子列子穷,容貌有饥色。客有言之于郑子阳者,曰:“列御寇,盖有道之士也,居君之国而穷,君无乃为不好士(1)乎?”郑子阳即令官遗(2)之粟。子列子见使者,再拜而辞。
使者去,子列子入,其妻望之而拊心曰:“妾闻为有道者之妻子,皆得佚乐。今有饥色,君过(3)而遗先生食,先生不受,岂不命邪?”子列子笑,谓之曰:“君非自知我也,以人之言而遗我粟;至其罪我也,又且以人之言,以此吾所以不受也。”其果作难而杀子阳。

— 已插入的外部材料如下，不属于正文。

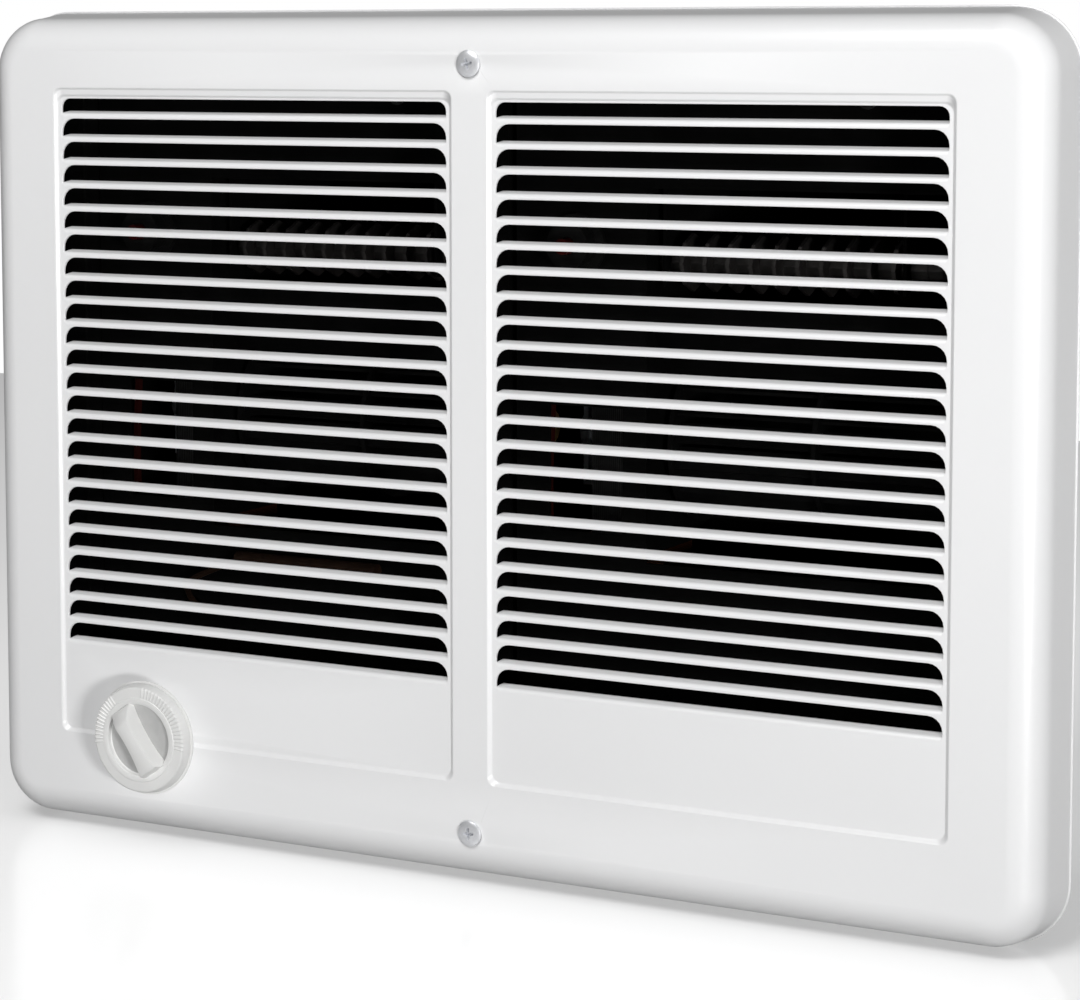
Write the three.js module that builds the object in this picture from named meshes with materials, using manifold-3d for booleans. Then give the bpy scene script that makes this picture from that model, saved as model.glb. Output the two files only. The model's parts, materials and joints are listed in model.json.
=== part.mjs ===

楚昭王失国,屠羊说走而从于昭王。昭王反国,将赏从者。及(4)屠羊说,屠羊说曰:“大王失国,说失屠羊。大王反国,说亦反屠羊。臣子爵禄已复矣,又何赏之有哉?”王曰:“强之(5)!”屠羊说曰:“大王失国,非臣子之罪,故不敢伏其诛(6);大王反国,非臣子之功,故不敢当其赏。”王曰:“见之(7)!”屠羊说曰:“楚国之法,必有重赏大功而后得见。今臣之知不足以存国,而勇不足以死寇(8)。吴军入郢,说畏难而避寇,非故随大王也。今大王欲废法毁约而见说,此非臣之所以闻于天下也。”王谓司马子綦曰:“屠羊说居处卑贱而陈义(9)甚高,子其为我延之以三旌之位(10)。”屠羊说曰:“夫三旌之位,吾知其贵于屠羊之肆也;万钟之禄,吾知其富于屠羊之利也。然岂可以贪爵禄而使吾君有妄施(11)之名乎?说不敢当,愿复反吾屠羊之肆。遂不受也。